In part Shriver wanted to tell his story because he said he felt like people misunderstood his work.

“People would say, ‘Oh you’re involved in Special Olympics, that’s so nice, that’s so sweet what you do for those people … you must be a Catholic,’” Shriver said. “In some ways it was humiliating to hear all that. It was well-intentioned, those ideas, but it was so disparaging of the athletes and the experience I was having. The experience I was having was cracking my heart open, my mind open. It was challenging me to rethink everything.”

Shriver said that he believes the world is now shifting to become more understanding of those with disabilities.

“I do feel like we are at a point in time as a culture where we are trying to get out of the old models of social justice that emphasize moral imperatives, ethical responsibility, guilt, duty, transactional relationships and into ones that are much more rooted in human equality,” Shriver said.

After college, Shriver was consumed by questions about the source of pain in the world and what his role was in combating that pain. During this time Shriver found comfort in his faith, focusing on self-emptying silent prayer. Through reflection Shriver came to a realization that he had to discover God living within himself.

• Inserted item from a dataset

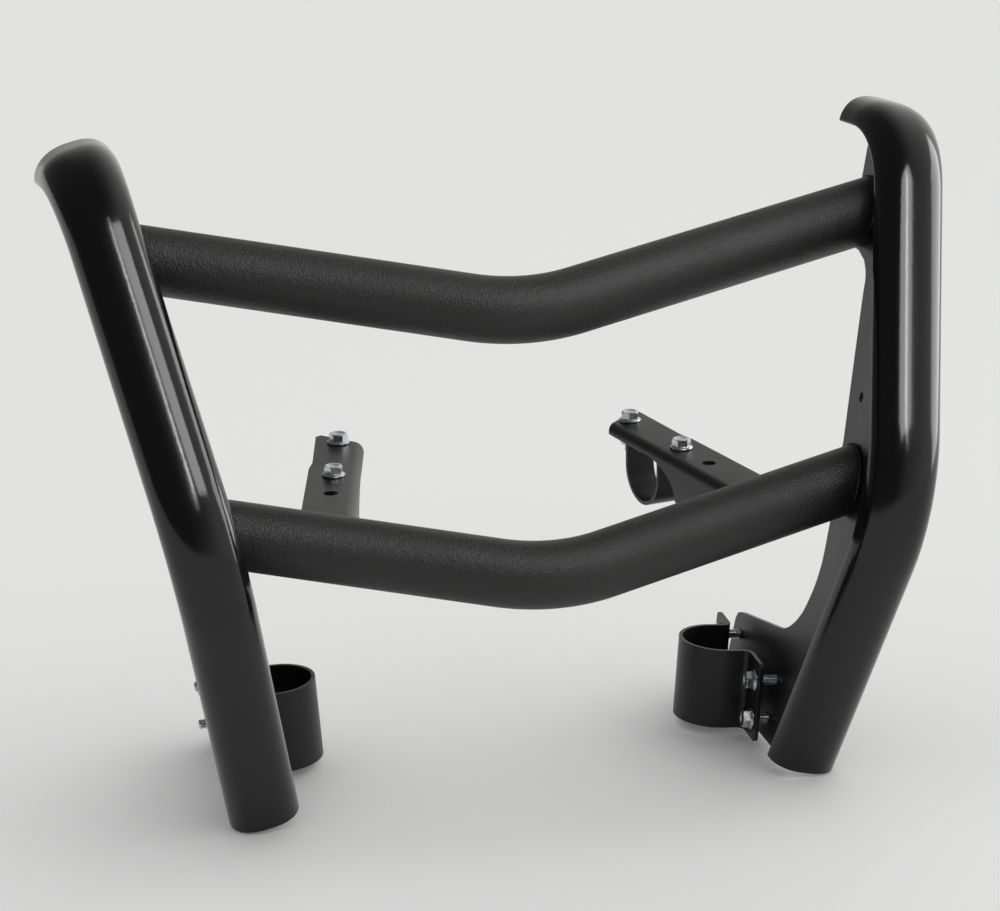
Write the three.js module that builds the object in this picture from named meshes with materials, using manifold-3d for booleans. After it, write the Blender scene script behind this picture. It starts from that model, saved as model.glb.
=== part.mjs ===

“I really thought my job was to become like other people,” Shriver said. “It never occurred to me until then that my mission was to be me.”

Shriver started to ask if he was educating his heart as much as his mind and found that his heart was being educated through Special Olympics.

“It occurred to me, I’m getting schooled in the heart,” Shriver said. “I’m finding different ways in which power and joy emerge, different ways of identifying suffering, different ways of feeling solidarity with people. This is amazing.”

Shriver said he experienced that gift of joy in gyms across the country where Special Olympics events took place.

“It’s as though you have crossed a fear barrier, the judgment is removed,” Shriver said. “It’s all of a sudden like someone has pulled back the veil and said, ‘This is the place where we play without judgment; we keep score, but not to evaluate; we win and lose without any degradation of the opponent; no one is knocked down.’”

Shriver also spoke about the darker side of intellectual disability. He told stories about health screenings among the athletes, which revealed that up to 50 percent of the athletes screened randomly have the wrong glasses or no glasses because they are not thought of as mattering enough to see well.

“The athletes of Special Olympics come from a place of enormous vulnerability, dependence, trust, openness and discrimination,” Shriver said. “They have experienced the most vicious forms of cultural and social discrimination that exist in the world today, most of it unnoticed. They know something of the pain of exclusion. And yet once invited into an environment in which the context is not judgmental they are almost invariably, passionately welcoming, which is an extraordinary irony.”

Shriver said “Fully Alive” is not a book about Special Olympics; it is a book about what the athletes taught him. He said he hopes silence and service are the two lessons that will be taken away from the discussion, adding that the only way to find yourself is to give yourself away.

Hannah Collins (COL ’18) attended the event and said she was touched by the talk.

“People have been telling me a lot lately, similar to what [Shriver] said — that you have to learn to love yourself in order to love everyone and everything unconditionally — so I feel like that’s being reinforced here,” Collins said.

Georgetown Student Athlete Advisory Committee Special Olympics Co-Coordinator Sophia Gargicevich Martins de Almeida (COL ’15) said she wished for more involvement from the Georgetown community.

“Right now it’s a small group of people that [are involved in the Special Olympics] here, but I hope that Georgetown can utilize everything they have a little bit more efficiently in the future … it’s exciting to see there are other people interested,” Gargicevich Martins de Almeida said.